努爾哈赤一方麵要維護滿洲八旗作為戰勝者、占領者、統治者政治上經濟上的優勢地位,"既不願又不可能把遼東地區的廣大漢族人民在八旗內部消化";一方麵又作出將遼沈漢民從明朝黑暗統治中拯救出來的救世主姿態,於後金天命六年七月,在遼陽頒布"圈地與計丁受田令"。

"圈地與計丁受田令"的第一部分內容是圈地。《滿文老檔》記載如下:

(天命六年七月)十四日,一行將前往分田,故先期告諭各村曰:在海州地方取田十萬日,在遼東地方取田二十萬日,共取田三十萬日,給我駐紮此地之兵馬。

也就是說,努爾哈赤下令在遼東地區和海州等衛,圈占原漢民土地共三十萬日("日"也作"晌",後金土地計量單位,約為六畝),以安置從渾河上遊、蘇子河流域遷至遼東的滿族八旗貴族、勳臣、兵丁及家屬。他認為遼東地區有很多荒地,可以作為圈占土地的基礎,道:

"若這一帶足我等所取者三十日則已,倘有不足,爾等自鬆山堡直至鐵嶺、懿路、蒲河、範河、歡托霍、沈陽、撫順、東州、馬根丹(單)、清河、孤山耕種;倘彼處仍有不足,著(爾等)出邊耕種。"

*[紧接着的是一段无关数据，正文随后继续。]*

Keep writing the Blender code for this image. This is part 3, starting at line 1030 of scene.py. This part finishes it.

這一做法,成為順治年間清軍入關後,在京畿等地區實行圈地、撥補換地等政策的先聲。

"圈地與計丁受田令"的第二部分內容是對遼東新占領區的漢民實行"計丁受田"。《滿文老檔》記載如下:

往日爾尼堪國(尼堪國為滿族對明朝或漢族地區的舊稱)富人廣占田土,雇人耕種,食用不完,糶賣糧食。貧窮之人,無田無糧,糴糧食用,一旦財盡,淪為乞丐。富人與其屯糧黴爛,聚財閑置,何若贍養乞討無著之貧者乎……今年所種之糧著(爾等)各自收取。現我清點田數,將平均分給每一男丁五日種糧之田,一日種棉之田。爾等毋得隱匿丁口,倘若隱丁,不得其田矣……凡乞丐、和尚均授給田畝。著(爾等)力作其田。三男丁耕種公田一日。二十男丁內,一人當兵;此二十丁內一人應役。

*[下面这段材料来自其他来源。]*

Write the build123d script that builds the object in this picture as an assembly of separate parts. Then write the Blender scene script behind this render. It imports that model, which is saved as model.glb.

也就是說,努爾哈赤下令革除明朝遼東地區土地集中、貧富不均的弊病。首先將遼東地區全部土地收歸後金國家所有,然後圈占三十萬日土地給予八旗,再後將其他土地以每一男丁給六日,五日種糧一日種棉;每三丁種官田一日,每二十丁一丁當兵、一丁應役的方法,在遼東漢民中平均分配。

"圈地與計丁受田令"的重點,在於圈地。為了保持滿族八旗的政治經濟優勢,為了保持滿族八旗的戰鬥力,作為戰勝者、占領者、統治者的努爾哈赤,理所當然地要剝奪被占領地區的土地為八旗所有,實行原有奴隸製的生產方式。所餘之地,才嚐試著對原居漢民重新分配,以改變明朝統治下的社會弊病。

隻是第一,由於重點是圈地、是保證滿族八旗對土地的占有,而土地卻無論如何是有限的,原居漢民沒有能夠分到足額的土地。第二,努爾哈赤改變明朝統治下社會弊病的做法,雖在他本人幾乎是從奴隸製統治思想到封建製統治思想的飛躍,但充其量隻能算是尚未脫盡農奴色彩的封建製的初級階段,如每三丁種官田一日的勞役地租,每二十丁一丁當兵、一丁應役的耕戰合一的做法等,對於遼東地區的漢族人民仍是不能容忍的倒退,於是受到了漢族人民以各種方式進行的激烈反抗。

叛逃。後金天命八年,夾山河十二家人家,扶老攜幼逃離後金轄區;劉濟屯五村漢人乘高粱稈編成的筏子渡遼河投明;複州一萬一千多男丁叛逃,投向明朝;鞍山、海州及周圍之人紛紛叛逃,村村堡堡沒有了雞鳴狗吠、生息炊煙,隻有刺耳呼嘯的寒風在空曠的殘垣斷壁中隨意穿行。

暴動。後金天命六年,金州兩秀才為首,十人"合謀作亂";鎮江(丹東附近)陳良策率眾起事,將後金守將佟養正執送明朝;湯站險山農民群起回應,成群結隊南行投明,後金軍眼睜睜看著,不敢近前。